> [Available data]
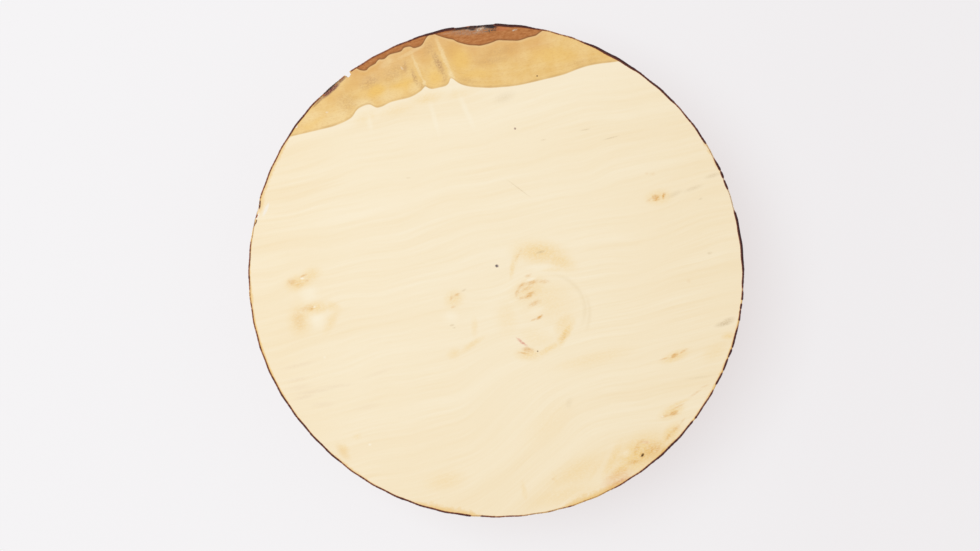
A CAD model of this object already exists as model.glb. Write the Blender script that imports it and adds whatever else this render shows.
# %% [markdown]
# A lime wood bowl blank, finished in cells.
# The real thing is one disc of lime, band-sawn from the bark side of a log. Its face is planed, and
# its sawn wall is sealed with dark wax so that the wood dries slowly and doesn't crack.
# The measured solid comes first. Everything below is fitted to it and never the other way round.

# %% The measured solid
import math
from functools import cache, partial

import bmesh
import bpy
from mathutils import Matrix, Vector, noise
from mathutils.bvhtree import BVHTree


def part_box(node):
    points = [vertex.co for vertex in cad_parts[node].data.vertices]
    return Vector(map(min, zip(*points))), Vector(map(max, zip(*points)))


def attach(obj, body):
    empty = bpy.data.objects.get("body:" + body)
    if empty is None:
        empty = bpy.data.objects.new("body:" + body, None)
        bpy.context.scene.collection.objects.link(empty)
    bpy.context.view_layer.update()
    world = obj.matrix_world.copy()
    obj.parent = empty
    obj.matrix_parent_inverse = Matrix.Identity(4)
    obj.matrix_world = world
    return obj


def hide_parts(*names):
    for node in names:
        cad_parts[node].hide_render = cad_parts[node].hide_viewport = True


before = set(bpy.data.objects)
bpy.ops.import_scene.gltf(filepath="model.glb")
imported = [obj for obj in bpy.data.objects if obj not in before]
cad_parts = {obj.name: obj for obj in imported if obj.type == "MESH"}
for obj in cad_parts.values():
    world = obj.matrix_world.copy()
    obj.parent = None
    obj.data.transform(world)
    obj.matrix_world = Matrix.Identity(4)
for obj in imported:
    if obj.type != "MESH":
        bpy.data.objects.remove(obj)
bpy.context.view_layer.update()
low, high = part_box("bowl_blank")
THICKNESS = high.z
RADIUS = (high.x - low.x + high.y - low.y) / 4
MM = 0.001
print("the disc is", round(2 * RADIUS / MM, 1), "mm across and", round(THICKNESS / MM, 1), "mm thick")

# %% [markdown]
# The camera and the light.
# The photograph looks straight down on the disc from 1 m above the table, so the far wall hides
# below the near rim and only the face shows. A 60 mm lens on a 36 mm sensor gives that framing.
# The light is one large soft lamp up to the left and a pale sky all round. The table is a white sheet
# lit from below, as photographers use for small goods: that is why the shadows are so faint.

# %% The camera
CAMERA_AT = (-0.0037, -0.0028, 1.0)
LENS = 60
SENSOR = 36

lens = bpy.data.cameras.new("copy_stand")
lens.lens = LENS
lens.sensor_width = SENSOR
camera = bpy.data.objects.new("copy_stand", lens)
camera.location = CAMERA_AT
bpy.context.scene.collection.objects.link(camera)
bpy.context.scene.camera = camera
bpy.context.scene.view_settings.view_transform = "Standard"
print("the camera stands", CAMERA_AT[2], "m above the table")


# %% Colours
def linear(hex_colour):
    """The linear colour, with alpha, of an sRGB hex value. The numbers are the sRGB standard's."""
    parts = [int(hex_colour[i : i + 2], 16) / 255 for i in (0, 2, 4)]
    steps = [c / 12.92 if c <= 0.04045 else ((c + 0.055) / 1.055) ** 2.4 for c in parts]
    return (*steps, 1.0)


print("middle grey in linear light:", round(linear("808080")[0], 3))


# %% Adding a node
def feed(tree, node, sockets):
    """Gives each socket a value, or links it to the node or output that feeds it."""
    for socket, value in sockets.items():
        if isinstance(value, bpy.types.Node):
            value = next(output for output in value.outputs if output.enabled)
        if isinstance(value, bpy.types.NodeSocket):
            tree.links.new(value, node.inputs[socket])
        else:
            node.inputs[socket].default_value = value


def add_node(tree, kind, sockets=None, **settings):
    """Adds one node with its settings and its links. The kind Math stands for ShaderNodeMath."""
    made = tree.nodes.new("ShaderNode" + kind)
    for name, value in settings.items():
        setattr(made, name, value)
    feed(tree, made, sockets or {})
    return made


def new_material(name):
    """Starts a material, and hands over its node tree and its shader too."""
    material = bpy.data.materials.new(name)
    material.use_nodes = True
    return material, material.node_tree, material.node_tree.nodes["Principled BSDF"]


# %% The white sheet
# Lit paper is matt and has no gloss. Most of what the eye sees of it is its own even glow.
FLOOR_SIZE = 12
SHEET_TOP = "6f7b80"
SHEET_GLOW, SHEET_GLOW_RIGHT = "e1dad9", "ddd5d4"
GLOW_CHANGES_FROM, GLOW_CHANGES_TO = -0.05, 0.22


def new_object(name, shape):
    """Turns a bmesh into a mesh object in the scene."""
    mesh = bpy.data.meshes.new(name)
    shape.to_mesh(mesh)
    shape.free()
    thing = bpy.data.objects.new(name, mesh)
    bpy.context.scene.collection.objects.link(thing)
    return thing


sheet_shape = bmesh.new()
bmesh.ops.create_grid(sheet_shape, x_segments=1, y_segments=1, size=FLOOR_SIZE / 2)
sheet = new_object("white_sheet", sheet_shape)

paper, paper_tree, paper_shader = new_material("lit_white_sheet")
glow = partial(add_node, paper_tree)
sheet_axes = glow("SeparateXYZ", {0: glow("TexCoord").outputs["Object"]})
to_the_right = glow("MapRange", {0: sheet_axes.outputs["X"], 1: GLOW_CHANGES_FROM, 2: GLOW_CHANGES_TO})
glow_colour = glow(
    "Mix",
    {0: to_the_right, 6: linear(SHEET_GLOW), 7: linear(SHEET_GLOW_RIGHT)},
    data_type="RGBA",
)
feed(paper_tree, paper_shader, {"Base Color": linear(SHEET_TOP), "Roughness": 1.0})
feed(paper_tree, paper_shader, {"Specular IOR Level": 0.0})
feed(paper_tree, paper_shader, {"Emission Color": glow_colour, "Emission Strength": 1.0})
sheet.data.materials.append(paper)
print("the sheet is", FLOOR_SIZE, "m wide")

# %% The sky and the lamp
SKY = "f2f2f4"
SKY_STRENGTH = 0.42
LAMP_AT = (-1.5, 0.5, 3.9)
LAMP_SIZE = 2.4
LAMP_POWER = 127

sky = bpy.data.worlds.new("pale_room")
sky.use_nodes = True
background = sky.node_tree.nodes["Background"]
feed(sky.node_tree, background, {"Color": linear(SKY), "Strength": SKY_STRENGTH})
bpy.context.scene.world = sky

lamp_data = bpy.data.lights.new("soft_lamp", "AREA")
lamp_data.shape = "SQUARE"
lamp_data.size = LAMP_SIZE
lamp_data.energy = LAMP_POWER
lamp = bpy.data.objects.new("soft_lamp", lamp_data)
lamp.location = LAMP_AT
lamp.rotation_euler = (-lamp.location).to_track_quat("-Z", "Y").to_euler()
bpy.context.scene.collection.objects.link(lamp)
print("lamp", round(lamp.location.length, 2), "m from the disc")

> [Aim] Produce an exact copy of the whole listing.

> [Finished exercise]
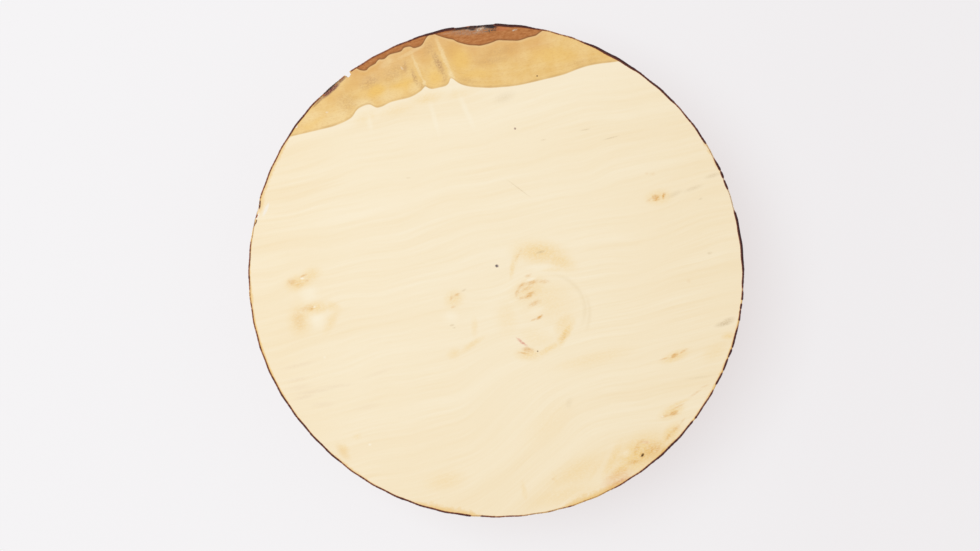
A CAD model of this object already exists as model.glb. Write the Blender script that imports it and adds whatever else this render shows.
# %% [markdown]
# A lime wood bowl blank, finished in cells.
# The real thing is one disc of lime, band-sawn from the bark side of a log. Its face is planed, and
# its sawn wall is sealed with dark wax so that the wood dries slowly and doesn't crack.
# The measured solid comes first. Everything below is fitted to it and never the other way round.

# %% The measured solid
import math
from functools import cache, partial

import bmesh
import bpy
from mathutils import Matrix, Vector, noise
from mathutils.bvhtree import BVHTree


def part_box(node):
    points = [vertex.co for vertex in cad_parts[node].data.vertices]
    return Vector(map(min, zip(*points))), Vector(map(max, zip(*points)))


def attach(obj, body):
    empty = bpy.data.objects.get("body:" + body)
    if empty is None:
        empty = bpy.data.objects.new("body:" + body, None)
        bpy.context.scene.collection.objects.link(empty)
    bpy.context.view_layer.update()
    world = obj.matrix_world.copy()
    obj.parent = empty
    obj.matrix_parent_inverse = Matrix.Identity(4)
    obj.matrix_world = world
    return obj


def hide_parts(*names):
    for node in names:
        cad_parts[node].hide_render = cad_parts[node].hide_viewport = True


before = set(bpy.data.objects)
bpy.ops.import_scene.gltf(filepath="model.glb")
imported = [obj for obj in bpy.data.objects if obj not in before]
cad_parts = {obj.name: obj for obj in imported if obj.type == "MESH"}
for obj in cad_parts.values():
    world = obj.matrix_world.copy()
    obj.parent = None
    obj.data.transform(world)
    obj.matrix_world = Matrix.Identity(4)
for obj in imported:
    if obj.type != "MESH":
        bpy.data.objects.remove(obj)
bpy.context.view_layer.update()
low, high = part_box("bowl_blank")
THICKNESS = high.z
RADIUS = (high.x - low.x + high.y - low.y) / 4
MM = 0.001
print("the disc is", round(2 * RADIUS / MM, 1), "mm across and", round(THICKNESS / MM, 1), "mm thick")

# %% [markdown]
# The camera and the light.
# The photograph looks straight down on the disc from 1 m above the table, so the far wall hides
# below the near rim and only the face shows. A 60 mm lens on a 36 mm sensor gives that framing.
# The light is one large soft lamp up to the left and a pale sky all round. The table is a white sheet
# lit from below, as photographers use for small goods: that is why the shadows are so faint.

# %% The camera
CAMERA_AT = (-0.0037, -0.0028, 1.0)
LENS = 60
SENSOR = 36

lens = bpy.data.cameras.new("copy_stand")
lens.lens = LENS
lens.sensor_width = SENSOR
camera = bpy.data.objects.new("copy_stand", lens)
camera.location = CAMERA_AT
bpy.context.scene.collection.objects.link(camera)
bpy.context.scene.camera = camera
bpy.context.scene.view_settings.view_transform = "Standard"
print("the camera stands", CAMERA_AT[2], "m above the table")


# %% Colours
def linear(hex_colour):
    """The linear colour, with alpha, of an sRGB hex value. The numbers are the sRGB standard's."""
    parts = [int(hex_colour[i : i + 2], 16) / 255 for i in (0, 2, 4)]
    steps = [c / 12.92 if c <= 0.04045 else ((c + 0.055) / 1.055) ** 2.4 for c in parts]
    return (*steps, 1.0)


print("middle grey in linear light:", round(linear("808080")[0], 3))


# %% Adding a node
def feed(tree, node, sockets):
    """Gives each socket a value, or links it to the node or output that feeds it."""
    for socket, value in sockets.items():
        if isinstance(value, bpy.types.Node):
            value = next(output for output in value.outputs if output.enabled)
        if isinstance(value, bpy.types.NodeSocket):
            tree.links.new(value, node.inputs[socket])
        else:
            node.inputs[socket].default_value = value


def add_node(tree, kind, sockets=None, **settings):
    """Adds one node with its settings and its links. The kind Math stands for ShaderNodeMath."""
    made = tree.nodes.new("ShaderNode" + kind)
    for name, value in settings.items():
        setattr(made, name, value)
    feed(tree, made, sockets or {})
    return made


def new_material(name):
    """Starts a material, and hands over its node tree and its shader too."""
    material = bpy.data.materials.new(name)
    material.use_nodes = True
    return material, material.node_tree, material.node_tree.nodes["Principled BSDF"]


# %% The white sheet
# Lit paper is matt and has no gloss. Most of what the eye sees of it is its own even glow.
FLOOR_SIZE = 12
SHEET_TOP = "6f7b80"
SHEET_GLOW, SHEET_GLOW_RIGHT = "e1dad9", "ddd5d4"
GLOW_CHANGES_FROM, GLOW_CHANGES_TO = -0.05, 0.22


def new_object(name, shape):
    """Turns a bmesh into a mesh object in the scene."""
    mesh = bpy.data.meshes.new(name)
    shape.to_mesh(mesh)
    shape.free()
    thing = bpy.data.objects.new(name, mesh)
    bpy.context.scene.collection.objects.link(thing)
    return thing


sheet_shape = bmesh.new()
bmesh.ops.create_grid(sheet_shape, x_segments=1, y_segments=1, size=FLOOR_SIZE / 2)
sheet = new_object("white_sheet", sheet_shape)

paper, paper_tree, paper_shader = new_material("lit_white_sheet")
glow = partial(add_node, paper_tree)
sheet_axes = glow("SeparateXYZ", {0: glow("TexCoord").outputs["Object"]})
to_the_right = glow("MapRange", {0: sheet_axes.outputs["X"], 1: GLOW_CHANGES_FROM, 2: GLOW_CHANGES_TO})
glow_colour = glow(
    "Mix",
    {0: to_the_right, 6: linear(SHEET_GLOW), 7: linear(SHEET_GLOW_RIGHT)},
    data_type="RGBA",
)
feed(paper_tree, paper_shader, {"Base Color": linear(SHEET_TOP), "Roughness": 1.0})
feed(paper_tree, paper_shader, {"Specular IOR Level": 0.0})
feed(paper_tree, paper_shader, {"Emission Color": glow_colour, "Emission Strength": 1.0})
sheet.data.materials.append(paper)
print("the sheet is", FLOOR_SIZE, "m wide")

# %% The sky and the lamp
SKY = "f2f2f4"
SKY_STRENGTH = 0.42
LAMP_AT = (-1.5, 0.5, 3.9)
LAMP_SIZE = 2.4
LAMP_POWER = 127

sky = bpy.data.worlds.new("pale_room")
sky.use_nodes = True
background = sky.node_tree.nodes["Background"]
feed(sky.node_tree, background, {"Color": linear(SKY), "Strength": SKY_STRENGTH})
bpy.context.scene.world = sky

lamp_data = bpy.data.lights.new("soft_lamp", "AREA")
lamp_data.shape = "SQUARE"
lamp_data.size = LAMP_SIZE
lamp_data.energy = LAMP_POWER
lamp = bpy.data.objects.new("soft_lamp", lamp_data)
lamp.location = LAMP_AT
lamp.rotation_euler = (-lamp.location).to_track_quat("-Z", "Y").to_euler()
bpy.context.scene.collection.objects.link(lamp)
print("lamp", round(lamp.location.length, 2), "m from the disc")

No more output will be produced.